James H. Stoddard, one of the famous actors of America and England, was invited to come and participate with the local Home Dramatic club in Saints and Sinners. In his book entitled Recollections of a Player, he wrote, “I received a letter from Salt Lake City, asking me to go there and play for a week with an amateur organization in Saints and Sinners. As the offer was a liberal one, . . . I consented. Although it was quite a long journey to take for a week’s engagement, I was amply repaid by the warmth of my reception and the kindly courtesy extended to me during my brief stay. We had only two rehearsals, and it really would have astonished many old professionals to have seen the careful attention, earnestness and ability displayed by my Mormon associates. The play was excellently staged and well performed.” He even mentioned that Governor Heber M. Wells played the part of Ralph Kingsley in such a manner that would have been creditable to any experienced actor.
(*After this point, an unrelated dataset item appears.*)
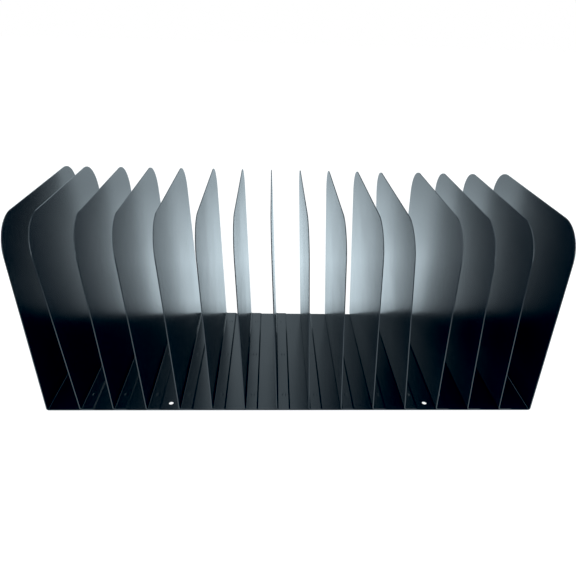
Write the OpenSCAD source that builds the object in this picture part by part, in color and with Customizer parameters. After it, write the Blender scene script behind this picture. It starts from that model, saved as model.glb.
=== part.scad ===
// Desktop file sorter: a bent sheet-steel tray with a row of spot-welded L-shaped dividers.
// Millimetres. +X is to the right along the row, +Y is from the front to the back, +Z is up.
// The origin is on the desk, under the middle of the tray.

/* [Overall] */
// Distance from one panel to the next along the row
pitch = 38.1; // [30:0.1:50]
// Depth of every panel and of the floor, front edge to back edge
tray_depth = 221; // [150:1:300]
// Height of every panel above the tray's underside, measured along the sheet
panel_height = 228; // [150:1:300]
// Radius of the two rounded top corners of every panel
corner_r = 35; // [5:0.5:60]

/* [Sheet steel] */
// Thickness of the painted sheet
sheet_t = 1; // [0.8:0.05:1.5]
// Inside radius of every bend
bend_r = 1.8; // [1:0.1:3]
// Width of the bevel along the top of a flange's free edge
edge_bevel_w = 1.8; // [0.5:0.1:2.5]
// Depth of that bevel
edge_bevel_h = 0.7; // [0.2:0.1:0.7]

/* [Dividers] */
// Width of the flange that each divider stands on, measured from the panel's left face
flange_w = 16.5; // [12:0.5:20]
// Lean of each divider away from its flange, left to right, in degrees: the bends are not all alike
divider_lean = [2, 1, 1.5, 1.5, 1, 1.5, 2, 2.5, 3, 3.5, 5.5, 3, 4.5, 4.5]; // [0:0.5:6]

/* [End panels] */
// Inward lean of the left end panel, in degrees
left_end_lean = 1.5; // [0:0.5:4]
// Inward lean of the right end panel, in degrees
right_end_lean = 3.5; // [0:0.5:4]

/* [Floor holes] */
// Diameter of the two holes through the floor
hole_d = 5.5; // [4:0.1:8]
// Distance from the front edge to the holes' centres
hole_inset = 12; // [6:0.5:30]
// Slot that holds the left hole, counted from the left end
left_hole_slot = 4; // [2:1:7]
// Slot that holds the right hole, counted from the left end
right_hole_slot = 12; // [9:1:14]

/* [Spot welds] */
// Spot welds along each flange
weld_count = 3; // [2:1:6]
// Distance from the panel's front and back edges to the nearest weld
weld_inset = 26; // [15:1:40]
// Diameter of the round dent that each weld leaves
weld_d = 5; // [3:0.5:6]
// Depth of that dent
weld_dent = 0.2; // [0.1:0.05:0.3]

/* [Rubber feet] */
// Diameter of a foot where it meets the tray
foot_d = 12.7; // [10:0.1:16]
// Height of a foot
foot_h = 3; // [2:0.5:6]
// Distance from the tray's ends to the feet's centres
foot_inset_x = 32; // [20:1:60]
// Distance from the tray's front and back edges to the feet's centres
foot_inset_y = 28; // [20:1:60]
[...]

He concluded by saying “Much was done for our amusement, including organ recitals at the Mormon Temple [tabernacle], excursions to the lake, social receptions, etc. When one contemplates what has been accomplished in this city in creating as it were, a garden out of a desert, founding and building so beautiful a metropolis, bespeaking so much toil, thrift, and indomitable perseverance, it must call for sincere admiration and command great respect.”

Lesson Committee, Museum Memories (Salt Lake City: Talon Printing, 2009), 62-63.